MATERIAL SHOWN

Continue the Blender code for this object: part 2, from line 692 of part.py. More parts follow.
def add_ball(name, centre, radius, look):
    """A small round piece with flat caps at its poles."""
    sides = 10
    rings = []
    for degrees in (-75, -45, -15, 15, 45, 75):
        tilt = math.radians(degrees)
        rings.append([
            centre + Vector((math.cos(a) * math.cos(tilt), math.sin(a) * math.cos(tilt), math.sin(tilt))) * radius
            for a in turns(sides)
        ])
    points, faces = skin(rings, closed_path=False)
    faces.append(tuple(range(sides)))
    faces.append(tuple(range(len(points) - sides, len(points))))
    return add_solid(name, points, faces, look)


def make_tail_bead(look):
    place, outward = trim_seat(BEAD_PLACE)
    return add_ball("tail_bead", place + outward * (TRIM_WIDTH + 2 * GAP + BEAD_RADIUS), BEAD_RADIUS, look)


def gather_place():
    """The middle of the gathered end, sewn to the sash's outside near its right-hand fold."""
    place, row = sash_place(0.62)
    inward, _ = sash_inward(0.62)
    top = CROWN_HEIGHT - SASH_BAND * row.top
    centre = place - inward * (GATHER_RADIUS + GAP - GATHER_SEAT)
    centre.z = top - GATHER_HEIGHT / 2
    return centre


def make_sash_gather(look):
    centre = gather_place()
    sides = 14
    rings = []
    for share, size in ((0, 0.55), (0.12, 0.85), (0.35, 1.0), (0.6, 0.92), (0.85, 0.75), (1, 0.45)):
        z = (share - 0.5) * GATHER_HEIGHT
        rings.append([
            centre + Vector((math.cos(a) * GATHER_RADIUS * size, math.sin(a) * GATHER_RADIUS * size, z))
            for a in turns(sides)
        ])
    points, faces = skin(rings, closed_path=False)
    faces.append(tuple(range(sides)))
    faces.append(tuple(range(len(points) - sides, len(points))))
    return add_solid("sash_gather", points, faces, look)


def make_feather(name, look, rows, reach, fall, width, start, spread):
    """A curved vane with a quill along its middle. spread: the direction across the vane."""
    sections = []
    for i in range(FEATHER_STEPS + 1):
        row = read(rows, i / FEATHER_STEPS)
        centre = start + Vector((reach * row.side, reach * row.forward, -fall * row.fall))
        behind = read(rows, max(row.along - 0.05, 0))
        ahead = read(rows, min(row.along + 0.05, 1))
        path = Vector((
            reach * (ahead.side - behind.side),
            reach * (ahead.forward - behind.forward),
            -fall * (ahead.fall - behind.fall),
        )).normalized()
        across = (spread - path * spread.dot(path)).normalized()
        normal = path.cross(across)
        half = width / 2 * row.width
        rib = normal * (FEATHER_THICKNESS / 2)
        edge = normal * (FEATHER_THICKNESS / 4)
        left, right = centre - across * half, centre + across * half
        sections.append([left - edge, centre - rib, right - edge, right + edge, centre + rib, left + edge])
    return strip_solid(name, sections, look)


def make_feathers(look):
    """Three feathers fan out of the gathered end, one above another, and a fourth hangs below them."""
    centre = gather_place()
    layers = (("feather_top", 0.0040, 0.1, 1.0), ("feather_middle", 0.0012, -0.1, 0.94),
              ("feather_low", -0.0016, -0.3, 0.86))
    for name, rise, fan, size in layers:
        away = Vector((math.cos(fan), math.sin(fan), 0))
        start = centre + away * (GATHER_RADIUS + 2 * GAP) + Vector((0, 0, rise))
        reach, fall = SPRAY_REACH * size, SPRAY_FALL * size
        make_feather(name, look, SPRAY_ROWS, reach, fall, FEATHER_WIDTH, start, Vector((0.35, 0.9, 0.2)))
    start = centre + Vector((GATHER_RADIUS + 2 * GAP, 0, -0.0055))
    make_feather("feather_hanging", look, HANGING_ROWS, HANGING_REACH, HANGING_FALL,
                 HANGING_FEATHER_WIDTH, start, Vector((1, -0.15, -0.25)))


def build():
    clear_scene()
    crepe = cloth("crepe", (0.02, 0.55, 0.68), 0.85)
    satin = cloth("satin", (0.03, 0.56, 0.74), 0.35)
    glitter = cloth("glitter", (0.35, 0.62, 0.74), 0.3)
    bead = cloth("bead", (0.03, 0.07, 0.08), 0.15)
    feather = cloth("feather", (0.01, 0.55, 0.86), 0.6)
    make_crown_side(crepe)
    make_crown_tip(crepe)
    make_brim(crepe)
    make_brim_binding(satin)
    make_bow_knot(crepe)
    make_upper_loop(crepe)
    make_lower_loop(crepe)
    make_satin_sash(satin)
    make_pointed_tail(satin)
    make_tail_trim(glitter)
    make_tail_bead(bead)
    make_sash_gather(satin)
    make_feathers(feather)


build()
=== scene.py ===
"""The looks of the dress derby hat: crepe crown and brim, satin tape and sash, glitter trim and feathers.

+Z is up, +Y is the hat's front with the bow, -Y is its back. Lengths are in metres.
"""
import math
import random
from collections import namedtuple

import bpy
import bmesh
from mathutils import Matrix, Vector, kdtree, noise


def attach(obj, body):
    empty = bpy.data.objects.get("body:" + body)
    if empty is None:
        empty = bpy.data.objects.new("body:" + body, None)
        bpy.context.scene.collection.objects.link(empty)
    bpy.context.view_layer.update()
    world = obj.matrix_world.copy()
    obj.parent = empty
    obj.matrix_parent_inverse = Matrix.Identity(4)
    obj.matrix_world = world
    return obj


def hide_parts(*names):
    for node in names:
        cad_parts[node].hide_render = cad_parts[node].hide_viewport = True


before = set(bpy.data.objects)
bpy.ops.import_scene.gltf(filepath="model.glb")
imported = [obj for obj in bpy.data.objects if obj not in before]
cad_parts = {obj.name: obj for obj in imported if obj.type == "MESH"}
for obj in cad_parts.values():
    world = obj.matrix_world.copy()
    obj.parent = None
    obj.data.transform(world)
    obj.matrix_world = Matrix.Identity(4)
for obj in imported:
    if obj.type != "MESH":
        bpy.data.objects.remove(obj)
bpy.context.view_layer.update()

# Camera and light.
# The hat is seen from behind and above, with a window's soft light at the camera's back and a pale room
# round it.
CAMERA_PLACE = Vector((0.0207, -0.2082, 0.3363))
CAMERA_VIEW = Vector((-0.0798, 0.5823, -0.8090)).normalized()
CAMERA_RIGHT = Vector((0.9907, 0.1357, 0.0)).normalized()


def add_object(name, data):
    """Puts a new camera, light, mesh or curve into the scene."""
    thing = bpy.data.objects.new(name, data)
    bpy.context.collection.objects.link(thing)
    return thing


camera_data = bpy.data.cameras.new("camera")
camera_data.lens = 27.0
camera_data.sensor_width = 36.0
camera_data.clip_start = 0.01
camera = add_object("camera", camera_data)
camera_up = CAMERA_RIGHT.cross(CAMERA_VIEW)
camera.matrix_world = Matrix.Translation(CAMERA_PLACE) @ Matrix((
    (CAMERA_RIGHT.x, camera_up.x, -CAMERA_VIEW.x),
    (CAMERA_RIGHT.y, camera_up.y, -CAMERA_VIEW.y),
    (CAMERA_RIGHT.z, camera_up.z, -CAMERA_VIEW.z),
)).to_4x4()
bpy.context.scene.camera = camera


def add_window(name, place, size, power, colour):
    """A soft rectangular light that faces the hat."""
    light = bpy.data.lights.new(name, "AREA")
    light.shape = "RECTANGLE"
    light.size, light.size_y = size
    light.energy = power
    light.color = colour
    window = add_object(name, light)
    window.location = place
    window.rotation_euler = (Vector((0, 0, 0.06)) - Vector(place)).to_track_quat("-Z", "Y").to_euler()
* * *
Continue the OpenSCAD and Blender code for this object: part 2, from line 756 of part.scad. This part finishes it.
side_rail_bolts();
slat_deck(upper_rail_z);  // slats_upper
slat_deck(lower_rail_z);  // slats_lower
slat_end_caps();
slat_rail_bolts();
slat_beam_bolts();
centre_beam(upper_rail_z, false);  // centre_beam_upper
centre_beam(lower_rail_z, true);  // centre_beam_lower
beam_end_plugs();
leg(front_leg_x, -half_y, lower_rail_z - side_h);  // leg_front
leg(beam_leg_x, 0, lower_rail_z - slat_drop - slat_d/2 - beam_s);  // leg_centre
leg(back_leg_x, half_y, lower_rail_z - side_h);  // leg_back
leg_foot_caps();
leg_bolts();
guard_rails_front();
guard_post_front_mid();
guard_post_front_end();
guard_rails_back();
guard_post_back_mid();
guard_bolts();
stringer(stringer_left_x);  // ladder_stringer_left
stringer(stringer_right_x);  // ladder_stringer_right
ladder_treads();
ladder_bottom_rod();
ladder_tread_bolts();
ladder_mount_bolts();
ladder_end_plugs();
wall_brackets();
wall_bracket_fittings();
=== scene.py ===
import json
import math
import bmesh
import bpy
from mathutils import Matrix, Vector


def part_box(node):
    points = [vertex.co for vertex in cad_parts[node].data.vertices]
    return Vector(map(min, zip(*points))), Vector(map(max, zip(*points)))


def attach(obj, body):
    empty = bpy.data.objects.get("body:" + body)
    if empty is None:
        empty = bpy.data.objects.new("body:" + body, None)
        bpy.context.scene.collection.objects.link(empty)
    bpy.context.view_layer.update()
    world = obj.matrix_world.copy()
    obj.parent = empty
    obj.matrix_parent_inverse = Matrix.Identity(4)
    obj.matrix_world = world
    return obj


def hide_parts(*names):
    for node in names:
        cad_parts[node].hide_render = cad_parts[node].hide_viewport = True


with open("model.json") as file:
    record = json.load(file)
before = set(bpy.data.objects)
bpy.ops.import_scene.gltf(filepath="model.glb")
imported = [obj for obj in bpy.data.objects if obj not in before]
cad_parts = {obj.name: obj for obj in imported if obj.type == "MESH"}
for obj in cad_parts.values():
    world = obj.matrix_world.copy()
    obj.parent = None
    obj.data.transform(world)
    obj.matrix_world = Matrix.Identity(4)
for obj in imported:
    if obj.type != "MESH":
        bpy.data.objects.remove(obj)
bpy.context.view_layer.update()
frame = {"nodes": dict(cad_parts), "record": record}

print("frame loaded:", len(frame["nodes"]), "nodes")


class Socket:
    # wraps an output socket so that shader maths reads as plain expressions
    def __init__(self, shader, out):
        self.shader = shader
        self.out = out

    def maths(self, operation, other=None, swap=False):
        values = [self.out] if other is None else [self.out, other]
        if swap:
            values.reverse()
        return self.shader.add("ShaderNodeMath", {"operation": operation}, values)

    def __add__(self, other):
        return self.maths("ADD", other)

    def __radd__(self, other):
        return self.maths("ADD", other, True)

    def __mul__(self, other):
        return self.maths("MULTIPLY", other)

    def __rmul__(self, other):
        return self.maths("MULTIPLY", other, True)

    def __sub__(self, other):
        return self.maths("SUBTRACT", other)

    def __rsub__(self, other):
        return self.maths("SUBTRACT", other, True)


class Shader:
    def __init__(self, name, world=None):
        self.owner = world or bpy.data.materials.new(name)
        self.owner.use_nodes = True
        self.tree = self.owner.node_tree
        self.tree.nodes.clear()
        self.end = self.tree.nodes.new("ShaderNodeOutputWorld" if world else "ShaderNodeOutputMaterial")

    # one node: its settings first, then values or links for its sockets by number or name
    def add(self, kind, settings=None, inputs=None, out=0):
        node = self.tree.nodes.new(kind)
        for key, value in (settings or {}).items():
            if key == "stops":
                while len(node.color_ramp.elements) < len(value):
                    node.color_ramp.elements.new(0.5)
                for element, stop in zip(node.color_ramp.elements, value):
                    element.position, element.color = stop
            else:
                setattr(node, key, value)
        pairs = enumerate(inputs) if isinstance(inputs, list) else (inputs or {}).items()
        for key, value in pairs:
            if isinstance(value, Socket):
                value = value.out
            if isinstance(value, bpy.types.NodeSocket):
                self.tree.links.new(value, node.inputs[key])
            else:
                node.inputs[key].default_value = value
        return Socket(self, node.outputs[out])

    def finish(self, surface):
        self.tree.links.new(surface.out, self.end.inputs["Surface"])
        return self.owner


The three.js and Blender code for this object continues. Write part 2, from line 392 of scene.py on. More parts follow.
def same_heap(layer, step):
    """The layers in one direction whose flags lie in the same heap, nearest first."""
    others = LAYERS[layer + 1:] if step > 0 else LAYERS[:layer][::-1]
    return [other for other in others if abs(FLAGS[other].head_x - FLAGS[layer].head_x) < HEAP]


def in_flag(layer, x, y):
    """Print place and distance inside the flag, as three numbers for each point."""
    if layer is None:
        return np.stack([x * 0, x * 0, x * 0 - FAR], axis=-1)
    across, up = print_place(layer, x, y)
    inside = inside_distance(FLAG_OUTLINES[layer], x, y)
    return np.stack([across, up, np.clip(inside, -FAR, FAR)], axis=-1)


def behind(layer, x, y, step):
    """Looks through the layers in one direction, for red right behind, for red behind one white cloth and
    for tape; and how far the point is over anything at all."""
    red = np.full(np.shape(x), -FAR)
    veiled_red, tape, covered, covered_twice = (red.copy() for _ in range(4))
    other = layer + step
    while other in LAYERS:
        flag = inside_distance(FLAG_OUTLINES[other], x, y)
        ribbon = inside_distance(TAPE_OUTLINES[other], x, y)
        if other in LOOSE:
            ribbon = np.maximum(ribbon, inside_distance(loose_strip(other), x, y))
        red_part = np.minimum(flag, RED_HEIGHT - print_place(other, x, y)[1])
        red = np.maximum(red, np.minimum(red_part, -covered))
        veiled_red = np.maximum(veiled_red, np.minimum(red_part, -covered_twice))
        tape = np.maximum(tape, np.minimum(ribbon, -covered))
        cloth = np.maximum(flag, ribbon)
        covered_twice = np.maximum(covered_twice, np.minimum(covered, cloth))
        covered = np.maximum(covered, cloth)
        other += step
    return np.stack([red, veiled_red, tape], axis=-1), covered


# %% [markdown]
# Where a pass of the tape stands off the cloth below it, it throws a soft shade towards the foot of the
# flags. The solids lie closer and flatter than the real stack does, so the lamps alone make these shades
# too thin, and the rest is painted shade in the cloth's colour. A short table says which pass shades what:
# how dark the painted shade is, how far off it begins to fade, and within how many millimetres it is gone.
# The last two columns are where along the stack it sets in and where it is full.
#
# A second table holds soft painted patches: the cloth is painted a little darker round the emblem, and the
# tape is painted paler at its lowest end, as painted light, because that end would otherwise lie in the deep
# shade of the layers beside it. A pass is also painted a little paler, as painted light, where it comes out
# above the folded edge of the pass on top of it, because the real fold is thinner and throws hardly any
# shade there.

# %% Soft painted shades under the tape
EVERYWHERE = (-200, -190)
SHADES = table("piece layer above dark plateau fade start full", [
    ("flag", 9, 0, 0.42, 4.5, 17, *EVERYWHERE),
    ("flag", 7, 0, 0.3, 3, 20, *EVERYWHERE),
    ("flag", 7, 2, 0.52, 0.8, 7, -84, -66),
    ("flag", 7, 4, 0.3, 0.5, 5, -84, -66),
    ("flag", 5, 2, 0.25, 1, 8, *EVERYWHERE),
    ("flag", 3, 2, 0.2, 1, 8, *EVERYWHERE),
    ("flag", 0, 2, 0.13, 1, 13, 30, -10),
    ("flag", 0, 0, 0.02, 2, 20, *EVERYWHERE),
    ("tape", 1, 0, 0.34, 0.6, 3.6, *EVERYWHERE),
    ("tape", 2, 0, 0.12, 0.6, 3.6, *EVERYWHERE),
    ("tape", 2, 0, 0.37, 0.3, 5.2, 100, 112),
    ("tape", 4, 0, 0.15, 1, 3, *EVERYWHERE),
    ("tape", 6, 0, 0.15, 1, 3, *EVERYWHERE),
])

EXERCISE
Give back exactly the lines from the line that has "leg_bolts();" to the line that has "zip(*points))), Vector(map(max, zip(*points)))", both included, and leave out all others.

WRITTEN SOLUTION
leg_bolts();
guard_rails_front();
guard_post_front_mid();
guard_post_front_end();
guard_rails_back();
guard_post_back_mid();
guard_bolts();
stringer(stringer_left_x);  // ladder_stringer_left
stringer(stringer_right_x);  // ladder_stringer_right
ladder_treads();
ladder_bottom_rod();
ladder_tread_bolts();
ladder_mount_bolts();
ladder_end_plugs();
wall_brackets();
wall_bracket_fittings();
=== scene.py ===
import json
import math
import bmesh
import bpy
from mathutils import Matrix, Vector


def part_box(node):
    points = [vertex.co for vertex in cad_parts[node].data.vertices]
    return Vector(map(min, zip(*points))), Vector(map(max, zip(*points)))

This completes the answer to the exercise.